The Convergence Story
OpenAI adopting Anthropic’s approach isn’t unusual in isolation. AI labs regularly learn from each other’s published work. What’s notable is the structural identity: same file naming conventions, same metadata format, same directory organization.
This compatibility could mean skills written for Claude Code can work with OpenAI’s Codex CLI, and vice versa. Developers could share skills on GitHub like npm packages. The ecosystem becomes interoperable rather than fragmented.
The timing coincides with broader standardization efforts. Anthropic donated the Model Context Protocol to the Linux Foundation on December 9, and both companies co-founded the Agentic AI Foundation alongside Block. Google, Microsoft, and AWS joined as members.
The foundation will steward MCP, Block’s goose project, and OpenAI’s AGENTS.md specification. Skills fit naturally into this standardization push—reusable capability modules that work across platforms.
What This Means for AI Coding Tools
The skills architecture matters most for AI coding tools, where specialized knowledge dramatically improves output quality. A skill for React development might specify component patterns, state management preferences, and testing conventions. A skill for database migrations could include safety checks and rollback procedures.

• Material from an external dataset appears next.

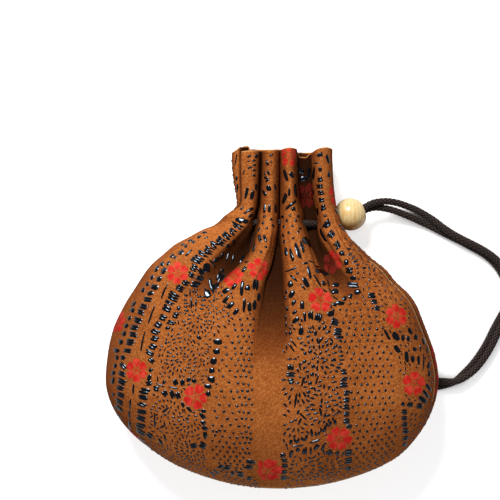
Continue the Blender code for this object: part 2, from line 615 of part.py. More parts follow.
def add_knot(finish, collection, cutters):
    """The two ends tied in one knot, with their short tails."""
    radius, half = KNOT_DIAMETER / 2, KNOT_LENGTH / 2
    profile = [(radius * math.sin(turn) ** KNOT_FULLNESS, half * math.cos(turn))
               for turn in np.linspace(0, math.pi, KNOT_ROWS)]
    profile[0], profile[-1] = (0, half), (0, -half)
    knot = turned("end_knot", profile, False, KNOT_STEPS, finish, collection)
    knot.location = KNOT_PLACE
    knot.rotation_euler = (0, math.pi / 2, 0)
    for sign in (1, -1):
        tail = bpy.data.meshes.new("tail")
        mesh = bmesh.new()
        bmesh.ops.create_cone(mesh, cap_ends=True, segments=TAIL_STEPS, radius1=CORD_RADIUS,
                              radius2=CORD_RADIUS, depth=TAIL_LENGTH + half)
        mesh.to_mesh(tail)
        mesh.free()
        part = bpy.data.objects.new("tail", tail)
        cutters.objects.link(part)
        part.hide_render = True
        part.display_type = "WIRE"
        reach = (TAIL_LENGTH + half) / 2
        part.location = KNOT_PLACE + Vector((-reach, sign * CORD_DIAMETER * TAIL_SPREAD_SHARE,
                                             CORD_DIAMETER * TAIL_HEIGHT_SHARE - radius))
        part.rotation_euler = (0, math.pi / 2, 0)
        join = knot.modifiers.new("tail", "BOOLEAN")
        join.operation = "UNION"
        join.object = part
        join.solver = "EXACT"
    return knot


def main():
    for old in list(bpy.data.objects):
        bpy.data.objects.remove(old)
    parts = bpy.data.collections.new("leather_drawstring_pouch")
    cutters = bpy.data.collections.new("cutters")
    for collection in (parts, cutters):
        bpy.context.scene.collection.children.link(collection)

    leather = material("tan_leather", (0.44, 0.12, 0.022), 0.62)
    lining = material("brown_lining", (0.09, 0.03, 0.018), 0.85)
    cord = material("dark_braided_cord", (0.025, 0.014, 0.011), 0.8)
    wood = material("pale_wood", (0.87, 0.68, 0.36), 0.25)

    lining_inset = LEATHER_THICKNESS + FIT_GAP
    panels = [add_shell(name, front, RIM_LEVEL_SHARE, 0, LEATHER_THICKNESS, leather, parts)
              for name, front in (("front_panel", True), ("back_panel", False))]
    for name, front in (("front_lining", True), ("back_lining", False)):
        add_shell(name, front, LINING_TOP_SHARE, lining_inset, LINING_THICKNESS, lining, parts)

    route = smooth_points(neck_points(), NECK_STEP)
    add_cord("neck_cord", route, cord, parts)
    add_cord("cord_strand_a", smooth_points(strand_points(1), STRAND_STEP), cord, parts)
    add_cord("cord_strand_b", smooth_points(strand_points(-1), STRAND_STEP), cord, parts)
    add_bead(wood, parts)
    add_knot(cord, parts, cutters)

    past_end = bead_axis() * CORD_DIAMETER
    turn = route.index(min(route, key=lambda point: point.x))
    runs = {"front_holes": [route[0] + past_end, *route[:turn + 1]],
            "back_holes": [*route[turn:], route[-1] + past_end]}
    for name, points in runs.items():
        cutter = add_hole_cutter(name, points, cutters)
        for panel in panels:
            cut(panel, cutter)


main()
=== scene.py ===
# Leather drawstring pouch lying on its back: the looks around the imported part.
# Lengths are in metres, +Z is up and the mouth points towards +Y.
import itertools
import math
import random

import bpy
import numpy as np
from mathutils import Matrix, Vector, kdtree, noise


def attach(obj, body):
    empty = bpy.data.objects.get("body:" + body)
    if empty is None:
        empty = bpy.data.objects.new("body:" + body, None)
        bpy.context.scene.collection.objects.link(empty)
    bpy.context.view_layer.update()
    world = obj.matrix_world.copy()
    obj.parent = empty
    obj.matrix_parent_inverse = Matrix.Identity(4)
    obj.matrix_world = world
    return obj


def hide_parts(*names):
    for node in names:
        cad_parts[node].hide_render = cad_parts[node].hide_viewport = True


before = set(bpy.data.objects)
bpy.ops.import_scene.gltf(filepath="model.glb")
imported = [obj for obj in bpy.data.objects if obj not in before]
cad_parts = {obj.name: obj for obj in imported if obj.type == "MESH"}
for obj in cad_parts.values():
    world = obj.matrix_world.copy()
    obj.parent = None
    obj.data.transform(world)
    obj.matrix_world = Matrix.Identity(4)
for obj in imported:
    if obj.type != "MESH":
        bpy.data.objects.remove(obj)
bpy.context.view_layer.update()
shaker = random.Random(7)

# ---- sizes shared with the solids
pouch = {
    "halfWidth": 0.0714, "bellyToBase": 0.0473, "bellyToMouth": 0.0980, "baseLean": 0.0034,
    "bellyTop": 0.0445, "bellyEquator": 0.0180, "bellyPress": 0.0015,
    "neckTop": 0.0270, "neckEquator": 0.0165, "neckUnderside": 0.0026,
    "leatherThickness": 0.0014, "liningThickness": 0.0005, "fitGap": 0.0003,
    "seamLand": 0.0012, "seamRise": 0.75, "seamBite": 8, "frontFold": 0.0080, "backFold": 0.0062,
    "rimStart": 0.7, "liningTop": 0.645,
    "columns": {"outer": 62, "fold": 34, "floor": 20}, "rows": 168, "baseRows": 92,
}
bead = {"place": Vector((0.0340, 0.0443, 0.0100)), "diameter": 0.0140, "bore": 0.0070, "lip": 0.0005,
        "turn": math.radians(21.5), "dip": math.radians(10), "seat": 0.0004, "travel": 0.0050}

leftOutline = (
    (0, -1), (0.105, -0.988), (0.21, -0.958), (0.316, -0.892), (0.395, -0.825),
    (0.491, -0.735), (0.542, -0.657), (0.588, -0.581), (0.618, -0.504), (0.654, -0.412),
    (0.671, -0.35), (0.715, -0.283), (0.763, -0.215), (0.868, -0.232), (1, -0.242))
rightOutline = (
    (0, 1), (0.105, 0.982), (0.21, 0.934), (0.316, 0.873), (0.368, 0.825), (0.421, 0.747),
    (0.474, 0.687), (0.526, 0.596), (0.579, 0.518), (0.618, 0.466), (0.65, 0.437),
    (0.7, 0.41), (0.763, 0.386), (0.868, 0.37), (1, 0.362))
leftSeamInset = ((0, 0), (0.7, 0), (0.78, 0.03), (0.868, 0.045), (1, 0.055))
rightSeamInset = ((0, 0.024), (0.2, 0.034), (0.45, 0.03), (0.58, 0.01), (0.65, 0), (1, 0))
neckChange = ((0, 0), (0.254, 0.02), (0.386, 0.12), (0.51, 0.32), (0.605, 0.6), (0.68, 0.87),
              (0.763, 1), (1, 1))
undersideChange = ((0, 0), (0.3, 0.08), (0.45, 0.25), (0.55, 0.5), (0.65, 0.82), (0.763, 1), (1, 1))
roundness = ((0, 0.85), (0.4, 0.8), (0.6, 0.62), (0.7, 0.5), (1, 0.5))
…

AI coding startups like Cursor have built businesses on making AI more useful for specific development tasks. The skills framework gives model providers a standardized way to offer similar customization—potentially threatening or complementing third-party tools depending on execution.
For enterprise developers, interoperable skills mean institutional knowledge becomes portable. A company’s internal coding standards, security requirements, and workflow preferences can be encoded once and applied across whatever AI tools the team uses.
The Strategic Subtext
OpenAI’s adoption carries strategic implications. The company has historically favored proprietary approaches—GPT Actions, custom GPTs, platform-specific integrations. Skills represent a pivot toward open standards that work across tools.
One interpretation: OpenAI recognizes that developer ecosystems matter more than proprietary lock-in at this stage. If skills become standard, being compatible matters more than controlling the specification.
Another interpretation: competing with Anthropic’s developer experience requires matching its features. Claude Code has grown aggressively, reaching $1 billion in annualized revenue and integrating into Slack. Skills are part of what makes Claude Code useful; OpenAI needed to respond.
The truth likely includes both factors. AI labs compete intensely on benchmarks and capabilities while collaborating on infrastructure standards that benefit everyone. Skills fall into the second category.
What Comes Next
The immediate opportunity is a skills marketplace—GitHub repositories where developers share specialized instruction sets for common tasks. Anthropic already has an anthropics/skills repository. Expect OpenAI to follow, and expect community-contributed skills to proliferate.
The longer-term question is how deeply skills integrate into AI products. Currently, they’re mostly relevant for developers using CLI tools. But the same architecture could power customization in consumer products—personalized writing assistants, specialized research tools, domain-specific chatbots.
For now, the convergence on skills represents something rare in AI: competing companies agreeing that standardization serves everyone. Whether that cooperation extends to other contentious areas—safety standards, capability disclosures, deployment guidelines—remains uncertain.
But for developers building on AI platforms, the message is clear: skills are becoming infrastructure. Learning to write them now means being prepared for how AI tools will work tomorrow.